We have a full-time housekeeper, works for us 40 hours a week. She’s our personal assistant as well. We don’t have to clean the house. We don’t have to do anything like that. She goes grocery shopping for us. She goes and washes our cars, gases them up. She makes all of our appointments. Having a full-time employee to be able to do all those things for us is just mind-blowing. I used to mow my own grass. That’s how this whole online business thing started. I was listening to a podcast, riding my lawnmower. Now I pay somebody to take care of my lawn, do all the landscaping, and mow our grass. It’s just crazy.
We have employees that handle a lot of the things in our business which gives us that freedom to spend more time with our kids. I can remember when we used to come home dead tired. I would get home from football practice at 7 or 8:00. Jocelyn would get in real late, 5 or 6. We had to be at work at like 6 AM, 7 AM. Just get up super early. We never saw our kids because they were always in daycare. If we did see them, they were sleeping because we were getting home so late.
Now, we get to spend tons of time with our kids. I took my little boy to the gym with me earlier. We just took our time; went for a walk outside and went in. I was teaching him how to lift weights. We get up every morning and get to chill and eat breakfast with our kids. I always notice when we go to school in the morning, Jocelyn and I always take the kids together. Very few cars have the mom and the dad in the car with the kids. I’m always the only dad at most of the school functions when we go volunteer, because we get to volunteer. A lot of dads are working and can’t do that. A lot of moms are working and can’t do that.
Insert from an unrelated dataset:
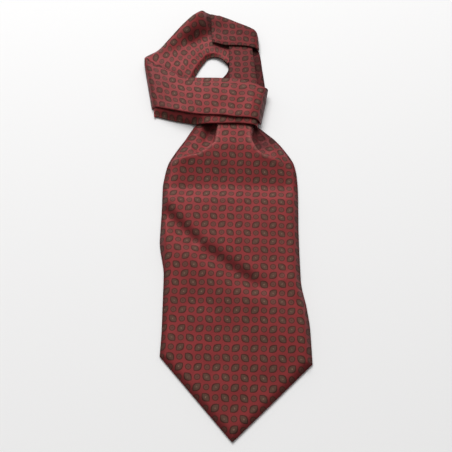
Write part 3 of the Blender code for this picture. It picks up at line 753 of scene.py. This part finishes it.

We just have so much freedom, not only just because of the money but because of the way that we work. Having an online business makes you completely location independent. Sometimes, if we want to run up to a doctor appointment in Lexington – a bigger city to the north of – we can just jump in the car, bring the computer, check our e-mail on the way, and handle a few things. We just have so much flexibility and total control over our time, and over our life. We did not have that. We were teachers. We literally couldn’t go to the bathroom until the bell rang, just like the kids.
It’s just amazing the entire 180 degrees that our lives have taken. Everything has just completely flipped upside down. That’s why we call our brand “Flipped Lifestyle.” We are literally living the opposite of everyone else, in the way we live and what we do. It would just not be possible in any other job besides online business – built on passive income, built with memberships and recurring revenue in mind that allow us to do that.
Our online business lets us live a life that some people don’t even believe is real – that most people can’t even really imagine being possible because we’re all trained to work 9-5 and trade time for dollars.
We’re very thankful and blessed. It’s just an awesome thing, an awesome world we live in that a lifestyle like this is even possible.
I always tell people I didn’t get on an airplane for the first time until I was 18 or 19 years old. My little boy and my little girl have probably flown over a dozen times each, just in their few years the last four years. I didn’t get to go to Disneyland until I was older. I only got to go once in my entire childhood.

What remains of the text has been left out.